More Digital Threats on the Horizon
While the reliability of digital information received a lot of reporting real estate, there were two other security trends worth noting.
First, too much AI power might soon be in the hands of too few. Noted the WEF, "The extensive deployment of a small set of AI foundation models, including in finance and the public sector, or overreliance on a single cloud provider, could give rise to systemic cyber vulnerabilities, paralyzing critical infrastructure." It’s important not to place too many eggs in one basket, no matter how powerful that basket claims to be. The more a company impacts the market and the global economy, the more fail-safes there should be.
And the problem isn’t only that companies are creating a single point of failure; it’s the risk that we may be consolidating and monopolizing AI influence, exacerbating already present disinformation concerns and potentially perpetuating the cultural biases of those dominating the AI landscape in this case, the Global North.
Weathering the Cyber Landscape
When queried about the current risk landscape, stakeholders placed general cyberattacks as the fifth highest on the list, right behind extreme weather, misinformation, political polarization, and the cost-of-living crisis. Keep in mind respondents were not taken from a pool of security professionals or IT experts; they represent a cross-section of individuals across “academia, business, government, the international community and civil society.” As the world becomes increasingly (and almost ubiquitously) digital, cyber threats become top of mind for everyone.
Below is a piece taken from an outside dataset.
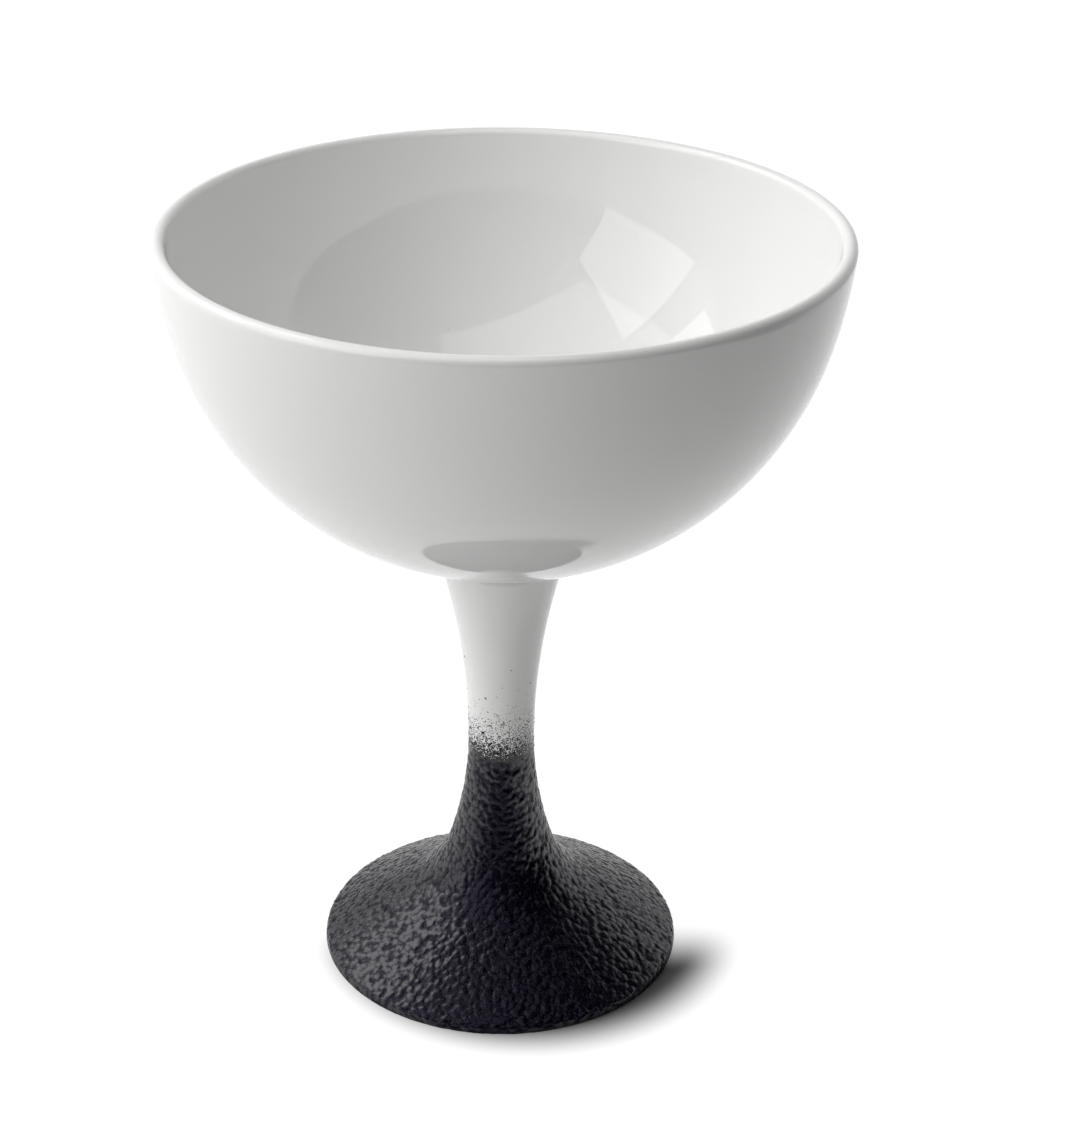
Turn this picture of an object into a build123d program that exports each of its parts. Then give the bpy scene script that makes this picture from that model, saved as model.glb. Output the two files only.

What was once the obscure profession of some now becomes the prescient concern of many.
While predictions seem dire, Saadia Zahidi, Managing Director at the World Economic Forum, states that there is still hope. “The future is not fixed,” she concludes, hoping that the 2024 Global Risks Report will serve as a “vital call to action for open and constructive dialogue among leaders" so that problems can be understood and mitigated before they reach the forecasts many are predicting today.